**WORK REQUIRED**
Will you repeat only the lines beginning at the one that mentions "for item in" and ending at the one that mentions "imported = [obj", both of them included, exactly?

**SOURCE MATERIAL**
____________

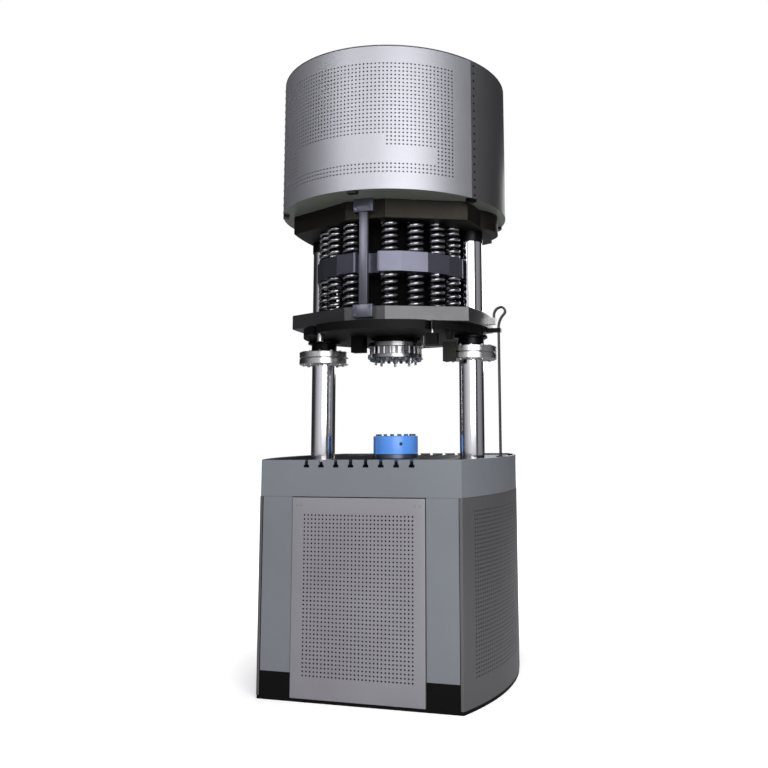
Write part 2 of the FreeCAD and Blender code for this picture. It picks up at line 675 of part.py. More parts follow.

____________

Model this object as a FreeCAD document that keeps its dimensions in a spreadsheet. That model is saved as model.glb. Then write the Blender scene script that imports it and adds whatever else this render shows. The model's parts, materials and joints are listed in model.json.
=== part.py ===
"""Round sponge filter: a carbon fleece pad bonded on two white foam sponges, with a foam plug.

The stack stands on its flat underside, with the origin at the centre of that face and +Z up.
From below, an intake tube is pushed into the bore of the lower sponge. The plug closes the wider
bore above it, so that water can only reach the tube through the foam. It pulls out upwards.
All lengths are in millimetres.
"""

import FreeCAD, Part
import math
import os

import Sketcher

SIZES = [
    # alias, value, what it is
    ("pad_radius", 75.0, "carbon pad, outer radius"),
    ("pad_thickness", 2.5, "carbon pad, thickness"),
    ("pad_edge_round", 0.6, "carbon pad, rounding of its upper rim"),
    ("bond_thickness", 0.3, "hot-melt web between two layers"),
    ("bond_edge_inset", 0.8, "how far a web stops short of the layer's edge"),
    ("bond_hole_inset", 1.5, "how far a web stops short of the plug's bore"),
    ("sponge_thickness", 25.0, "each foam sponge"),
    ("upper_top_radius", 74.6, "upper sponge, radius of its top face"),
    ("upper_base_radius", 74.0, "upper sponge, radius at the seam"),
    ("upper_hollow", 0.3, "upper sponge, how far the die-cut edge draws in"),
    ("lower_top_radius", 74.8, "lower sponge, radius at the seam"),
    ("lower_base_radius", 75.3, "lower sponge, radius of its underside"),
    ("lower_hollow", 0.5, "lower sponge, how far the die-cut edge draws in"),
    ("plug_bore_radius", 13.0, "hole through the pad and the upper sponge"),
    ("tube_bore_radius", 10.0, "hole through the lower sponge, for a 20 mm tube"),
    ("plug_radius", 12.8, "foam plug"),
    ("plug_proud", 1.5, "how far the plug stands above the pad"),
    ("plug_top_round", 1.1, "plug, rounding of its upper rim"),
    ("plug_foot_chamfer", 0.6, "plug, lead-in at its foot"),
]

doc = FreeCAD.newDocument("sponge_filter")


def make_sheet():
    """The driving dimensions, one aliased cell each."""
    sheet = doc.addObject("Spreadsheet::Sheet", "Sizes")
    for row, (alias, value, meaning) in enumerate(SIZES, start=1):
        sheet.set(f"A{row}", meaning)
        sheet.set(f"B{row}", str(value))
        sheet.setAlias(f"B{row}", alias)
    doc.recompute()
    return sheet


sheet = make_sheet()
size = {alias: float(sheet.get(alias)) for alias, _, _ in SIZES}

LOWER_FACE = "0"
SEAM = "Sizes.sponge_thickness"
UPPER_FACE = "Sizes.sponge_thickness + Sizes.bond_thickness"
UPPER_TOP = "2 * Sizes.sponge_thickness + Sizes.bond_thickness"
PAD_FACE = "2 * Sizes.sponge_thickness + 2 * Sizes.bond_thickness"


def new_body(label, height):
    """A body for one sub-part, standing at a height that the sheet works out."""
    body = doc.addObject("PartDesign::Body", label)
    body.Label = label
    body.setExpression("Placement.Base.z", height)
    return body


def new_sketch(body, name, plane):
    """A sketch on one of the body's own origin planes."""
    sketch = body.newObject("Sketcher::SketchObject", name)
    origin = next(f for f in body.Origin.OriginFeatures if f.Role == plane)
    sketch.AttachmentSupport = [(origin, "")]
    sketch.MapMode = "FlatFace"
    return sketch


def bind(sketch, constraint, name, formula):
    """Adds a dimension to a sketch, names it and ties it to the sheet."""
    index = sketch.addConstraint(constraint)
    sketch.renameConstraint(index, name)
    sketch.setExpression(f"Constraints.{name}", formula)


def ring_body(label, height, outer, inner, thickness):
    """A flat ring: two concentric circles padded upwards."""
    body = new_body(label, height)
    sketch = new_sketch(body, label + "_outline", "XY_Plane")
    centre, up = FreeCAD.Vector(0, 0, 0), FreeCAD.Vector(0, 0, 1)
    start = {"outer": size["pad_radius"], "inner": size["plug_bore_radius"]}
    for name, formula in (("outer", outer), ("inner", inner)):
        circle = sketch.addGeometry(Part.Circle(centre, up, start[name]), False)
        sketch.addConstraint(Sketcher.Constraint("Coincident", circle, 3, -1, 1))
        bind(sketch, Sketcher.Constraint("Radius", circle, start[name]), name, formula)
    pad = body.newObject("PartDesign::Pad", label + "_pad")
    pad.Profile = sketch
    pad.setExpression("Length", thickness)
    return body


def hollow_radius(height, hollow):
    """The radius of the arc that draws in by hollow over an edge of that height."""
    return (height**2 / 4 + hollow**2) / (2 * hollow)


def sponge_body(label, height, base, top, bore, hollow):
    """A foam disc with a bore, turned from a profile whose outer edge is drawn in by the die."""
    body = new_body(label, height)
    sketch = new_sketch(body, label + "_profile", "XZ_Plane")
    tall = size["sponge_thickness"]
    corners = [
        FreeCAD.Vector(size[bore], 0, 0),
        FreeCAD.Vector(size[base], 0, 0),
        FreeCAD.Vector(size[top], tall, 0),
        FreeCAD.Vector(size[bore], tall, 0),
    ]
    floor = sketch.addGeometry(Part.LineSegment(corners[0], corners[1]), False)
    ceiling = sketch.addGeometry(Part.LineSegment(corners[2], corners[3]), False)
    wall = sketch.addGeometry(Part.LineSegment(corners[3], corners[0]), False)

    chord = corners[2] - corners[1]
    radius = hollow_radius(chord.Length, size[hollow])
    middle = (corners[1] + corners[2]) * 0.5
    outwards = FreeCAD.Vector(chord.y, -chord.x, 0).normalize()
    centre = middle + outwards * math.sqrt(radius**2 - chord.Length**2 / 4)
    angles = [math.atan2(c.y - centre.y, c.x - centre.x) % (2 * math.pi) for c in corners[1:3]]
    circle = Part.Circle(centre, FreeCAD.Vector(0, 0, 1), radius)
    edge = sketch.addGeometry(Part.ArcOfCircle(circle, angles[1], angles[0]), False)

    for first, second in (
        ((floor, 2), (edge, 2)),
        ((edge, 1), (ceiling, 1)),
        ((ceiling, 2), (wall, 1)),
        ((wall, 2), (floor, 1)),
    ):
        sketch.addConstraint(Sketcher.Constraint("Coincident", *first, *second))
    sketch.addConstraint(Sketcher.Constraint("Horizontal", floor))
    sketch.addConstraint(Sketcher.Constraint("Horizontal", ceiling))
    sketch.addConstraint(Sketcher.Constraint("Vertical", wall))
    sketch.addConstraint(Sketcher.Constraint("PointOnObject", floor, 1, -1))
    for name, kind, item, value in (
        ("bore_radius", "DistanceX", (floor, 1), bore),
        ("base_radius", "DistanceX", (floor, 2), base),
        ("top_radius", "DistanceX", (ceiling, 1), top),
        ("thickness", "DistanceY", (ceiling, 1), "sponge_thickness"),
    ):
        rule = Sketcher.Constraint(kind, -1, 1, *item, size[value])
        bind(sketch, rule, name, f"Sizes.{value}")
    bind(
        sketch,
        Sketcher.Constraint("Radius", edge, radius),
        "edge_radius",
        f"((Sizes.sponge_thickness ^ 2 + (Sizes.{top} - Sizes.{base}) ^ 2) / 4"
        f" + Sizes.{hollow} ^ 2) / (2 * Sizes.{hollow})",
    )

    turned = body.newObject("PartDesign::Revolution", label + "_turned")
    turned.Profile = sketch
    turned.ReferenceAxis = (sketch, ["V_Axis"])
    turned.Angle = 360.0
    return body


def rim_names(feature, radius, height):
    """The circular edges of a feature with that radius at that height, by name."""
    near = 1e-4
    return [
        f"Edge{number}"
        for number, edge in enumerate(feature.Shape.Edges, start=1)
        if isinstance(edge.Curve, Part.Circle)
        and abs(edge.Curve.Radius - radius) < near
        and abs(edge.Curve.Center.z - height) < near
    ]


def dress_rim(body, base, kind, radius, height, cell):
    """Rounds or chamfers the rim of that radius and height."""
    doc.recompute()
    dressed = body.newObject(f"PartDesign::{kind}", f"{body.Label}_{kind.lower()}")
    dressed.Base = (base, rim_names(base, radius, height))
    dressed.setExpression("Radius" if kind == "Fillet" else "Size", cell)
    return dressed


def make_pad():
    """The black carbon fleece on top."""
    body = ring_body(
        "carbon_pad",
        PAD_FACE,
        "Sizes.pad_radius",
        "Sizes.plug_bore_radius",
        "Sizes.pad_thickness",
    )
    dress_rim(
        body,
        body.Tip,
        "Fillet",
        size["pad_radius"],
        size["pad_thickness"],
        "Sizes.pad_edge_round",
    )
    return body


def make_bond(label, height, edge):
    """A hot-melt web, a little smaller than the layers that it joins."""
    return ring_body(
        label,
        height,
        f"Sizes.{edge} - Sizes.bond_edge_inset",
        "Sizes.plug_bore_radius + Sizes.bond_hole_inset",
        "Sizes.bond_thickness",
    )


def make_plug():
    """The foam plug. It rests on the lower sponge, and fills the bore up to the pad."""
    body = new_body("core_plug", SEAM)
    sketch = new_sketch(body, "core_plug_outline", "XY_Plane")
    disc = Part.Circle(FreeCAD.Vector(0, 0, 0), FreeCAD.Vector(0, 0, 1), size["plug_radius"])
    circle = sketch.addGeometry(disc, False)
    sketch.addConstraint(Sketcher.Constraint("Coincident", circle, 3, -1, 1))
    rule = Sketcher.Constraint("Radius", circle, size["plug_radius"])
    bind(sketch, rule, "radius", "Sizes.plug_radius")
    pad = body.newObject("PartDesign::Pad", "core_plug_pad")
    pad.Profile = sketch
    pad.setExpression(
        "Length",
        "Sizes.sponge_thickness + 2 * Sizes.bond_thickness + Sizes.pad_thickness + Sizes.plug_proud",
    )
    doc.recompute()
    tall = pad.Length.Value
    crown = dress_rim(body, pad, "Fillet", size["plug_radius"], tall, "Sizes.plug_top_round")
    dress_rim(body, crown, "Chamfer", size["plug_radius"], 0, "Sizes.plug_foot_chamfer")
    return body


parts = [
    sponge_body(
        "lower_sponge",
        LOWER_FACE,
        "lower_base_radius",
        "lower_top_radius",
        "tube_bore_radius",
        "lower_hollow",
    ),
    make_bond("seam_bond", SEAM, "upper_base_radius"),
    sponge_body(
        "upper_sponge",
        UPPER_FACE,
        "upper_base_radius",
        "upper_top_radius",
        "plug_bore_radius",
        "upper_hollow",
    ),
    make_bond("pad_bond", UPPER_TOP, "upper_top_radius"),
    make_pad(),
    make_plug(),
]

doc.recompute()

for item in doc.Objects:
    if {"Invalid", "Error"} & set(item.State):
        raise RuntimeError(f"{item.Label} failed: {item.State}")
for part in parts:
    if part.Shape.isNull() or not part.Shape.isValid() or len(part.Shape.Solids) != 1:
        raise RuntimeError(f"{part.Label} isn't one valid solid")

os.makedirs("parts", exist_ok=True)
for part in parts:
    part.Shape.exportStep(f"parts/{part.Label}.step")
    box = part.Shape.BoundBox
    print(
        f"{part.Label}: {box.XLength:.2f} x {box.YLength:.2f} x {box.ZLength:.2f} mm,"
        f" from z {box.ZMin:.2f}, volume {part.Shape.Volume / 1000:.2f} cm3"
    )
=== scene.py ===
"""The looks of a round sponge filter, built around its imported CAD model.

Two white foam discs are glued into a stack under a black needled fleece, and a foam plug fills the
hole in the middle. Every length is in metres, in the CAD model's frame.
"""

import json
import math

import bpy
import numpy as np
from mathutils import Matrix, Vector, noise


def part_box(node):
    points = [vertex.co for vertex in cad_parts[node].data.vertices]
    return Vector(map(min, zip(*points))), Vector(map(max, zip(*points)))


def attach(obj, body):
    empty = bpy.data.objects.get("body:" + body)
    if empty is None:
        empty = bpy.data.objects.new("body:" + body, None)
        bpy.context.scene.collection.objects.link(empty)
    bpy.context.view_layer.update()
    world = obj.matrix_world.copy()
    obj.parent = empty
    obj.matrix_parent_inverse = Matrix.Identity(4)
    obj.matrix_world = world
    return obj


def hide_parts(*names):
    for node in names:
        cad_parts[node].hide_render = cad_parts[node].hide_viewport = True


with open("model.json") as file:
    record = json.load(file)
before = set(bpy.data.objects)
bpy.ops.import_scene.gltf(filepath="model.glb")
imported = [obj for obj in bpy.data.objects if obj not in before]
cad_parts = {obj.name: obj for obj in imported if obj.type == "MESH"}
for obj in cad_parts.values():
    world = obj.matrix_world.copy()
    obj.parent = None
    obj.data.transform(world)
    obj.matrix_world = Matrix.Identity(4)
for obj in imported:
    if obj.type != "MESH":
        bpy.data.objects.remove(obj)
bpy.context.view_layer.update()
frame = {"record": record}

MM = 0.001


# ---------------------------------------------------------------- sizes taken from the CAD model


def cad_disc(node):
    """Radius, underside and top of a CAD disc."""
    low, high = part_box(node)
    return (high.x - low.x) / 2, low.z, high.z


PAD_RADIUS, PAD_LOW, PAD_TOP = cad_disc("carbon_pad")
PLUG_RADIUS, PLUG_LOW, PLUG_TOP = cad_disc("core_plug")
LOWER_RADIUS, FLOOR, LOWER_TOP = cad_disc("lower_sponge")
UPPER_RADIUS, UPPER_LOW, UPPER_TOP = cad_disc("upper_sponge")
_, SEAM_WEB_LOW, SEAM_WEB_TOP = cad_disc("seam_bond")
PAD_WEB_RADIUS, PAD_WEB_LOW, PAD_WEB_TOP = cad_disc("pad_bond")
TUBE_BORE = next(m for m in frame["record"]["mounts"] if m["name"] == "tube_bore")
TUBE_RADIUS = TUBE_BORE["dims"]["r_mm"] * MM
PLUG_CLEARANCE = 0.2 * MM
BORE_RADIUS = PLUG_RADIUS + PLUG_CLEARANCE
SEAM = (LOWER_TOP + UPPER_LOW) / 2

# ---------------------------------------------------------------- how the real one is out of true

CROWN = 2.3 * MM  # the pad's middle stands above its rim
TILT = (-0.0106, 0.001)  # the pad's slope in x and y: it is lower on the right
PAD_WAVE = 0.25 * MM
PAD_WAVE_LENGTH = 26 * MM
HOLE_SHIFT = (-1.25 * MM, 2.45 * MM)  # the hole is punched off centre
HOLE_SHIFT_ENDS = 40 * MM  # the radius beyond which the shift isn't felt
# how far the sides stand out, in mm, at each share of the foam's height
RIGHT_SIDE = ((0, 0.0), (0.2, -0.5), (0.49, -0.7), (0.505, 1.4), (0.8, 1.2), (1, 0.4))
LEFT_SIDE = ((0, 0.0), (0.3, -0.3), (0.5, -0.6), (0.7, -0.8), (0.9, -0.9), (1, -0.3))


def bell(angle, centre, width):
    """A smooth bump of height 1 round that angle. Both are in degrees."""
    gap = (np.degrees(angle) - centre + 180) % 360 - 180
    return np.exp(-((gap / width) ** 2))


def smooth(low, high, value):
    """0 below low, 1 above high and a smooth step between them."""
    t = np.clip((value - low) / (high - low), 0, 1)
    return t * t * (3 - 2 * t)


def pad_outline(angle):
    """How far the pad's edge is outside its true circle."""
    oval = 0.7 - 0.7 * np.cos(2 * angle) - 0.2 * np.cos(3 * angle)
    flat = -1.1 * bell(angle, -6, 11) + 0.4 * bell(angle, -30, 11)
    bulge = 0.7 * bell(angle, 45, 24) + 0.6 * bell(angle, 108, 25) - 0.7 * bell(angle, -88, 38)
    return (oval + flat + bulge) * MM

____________

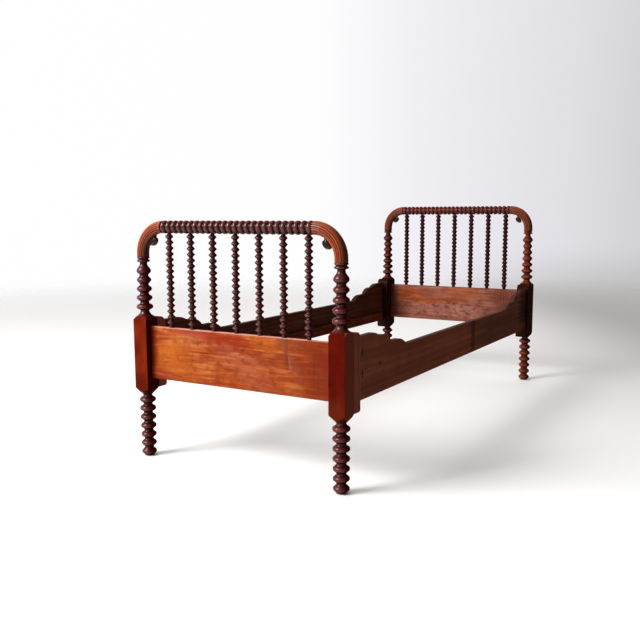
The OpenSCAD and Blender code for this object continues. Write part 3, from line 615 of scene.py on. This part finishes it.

____________

**CORRECT ANSWER**
for item in doc.Objects:
    if {"Invalid", "Error"} & set(item.State):
        raise RuntimeError(f"{item.Label} failed: {item.State}")
for part in parts:
    if part.Shape.isNull() or not part.Shape.isValid() or len(part.Shape.Solids) != 1:
        raise RuntimeError(f"{part.Label} isn't one valid solid")

os.makedirs("parts", exist_ok=True)
for part in parts:
    part.Shape.exportStep(f"parts/{part.Label}.step")
    box = part.Shape.BoundBox
    print(
        f"{part.Label}: {box.XLength:.2f} x {box.YLength:.2f} x {box.ZLength:.2f} mm,"
        f" from z {box.ZMin:.2f}, volume {part.Shape.Volume / 1000:.2f} cm3"
    )
=== scene.py ===
"""The looks of a round sponge filter, built around its imported CAD model.

Two white foam discs are glued into a stack under a black needled fleece, and a foam plug fills the
hole in the middle. Every length is in metres, in the CAD model's frame.
"""

import json
import math

import bpy
import numpy as np
from mathutils import Matrix, Vector, noise


def part_box(node):
    points = [vertex.co for vertex in cad_parts[node].data.vertices]
    return Vector(map(min, zip(*points))), Vector(map(max, zip(*points)))


def attach(obj, body):
    empty = bpy.data.objects.get("body:" + body)
    if empty is None:
        empty = bpy.data.objects.new("body:" + body, None)
        bpy.context.scene.collection.objects.link(empty)
    bpy.context.view_layer.update()
    world = obj.matrix_world.copy()
    obj.parent = empty
    obj.matrix_parent_inverse = Matrix.Identity(4)
    obj.matrix_world = world
    return obj


def hide_parts(*names):
    for node in names:
        cad_parts[node].hide_render = cad_parts[node].hide_viewport = True


with open("model.json") as file:
    record = json.load(file)
before = set(bpy.data.objects)
bpy.ops.import_scene.gltf(filepath="model.glb")
imported = [obj for obj in bpy.data.objects if obj not in before]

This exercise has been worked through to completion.